Document Fragment View

Matching Fragments

Be that as it may, we are clearly of the opinion that the judgment dated September 10, 1990, is not correct and we specifically record our overruling of the same. The doctrine of Separation of Powers and the constitutional convention of the three organs of the State, having regard and respect for each other, is enough answer to the plea raised on behalf of the petitioners founded on the doctrine of Separation of Powers. We cannot strike down a legislation which we have on an independent scrutiny held to be within the legislative competence of the enacting legislature merely because the legislature has re-enacted the same legal provisions into an Act which, ten years before, were incorporated in an ordinance and were found to be unconstitutional in an erroneous judgment of the High Court and before the error could be corrected in appeal the Ordinance itself lapsed.
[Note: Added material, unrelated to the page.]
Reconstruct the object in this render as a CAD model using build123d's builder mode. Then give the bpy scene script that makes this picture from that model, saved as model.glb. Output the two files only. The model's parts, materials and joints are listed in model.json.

It has to be remembered that by the impugned Act the Parliament has not overruled the judgment of the High Court nor has it declared the same law to be valid which has been pronounced to be void by the court. It would have been better if before passing the Bill into an Act the attention of the Parliament was specifically invited to the factum of an earlier pari materia Ordinance having been annulled by the High Court. If an ordinance invalidated by the High Court is still reenacted into an Act after the pronouncement by the High Court, the subsequent Act would be liable to be annulled once again on finding that the High Court was right in taking the view of the illegality of the Ordinance, which it did. However, as we have already stated, this is not the position obtaining in the present case. The impugned Act is not liable to be annulled on the ground of violation of the doctrine of Separation of Powers.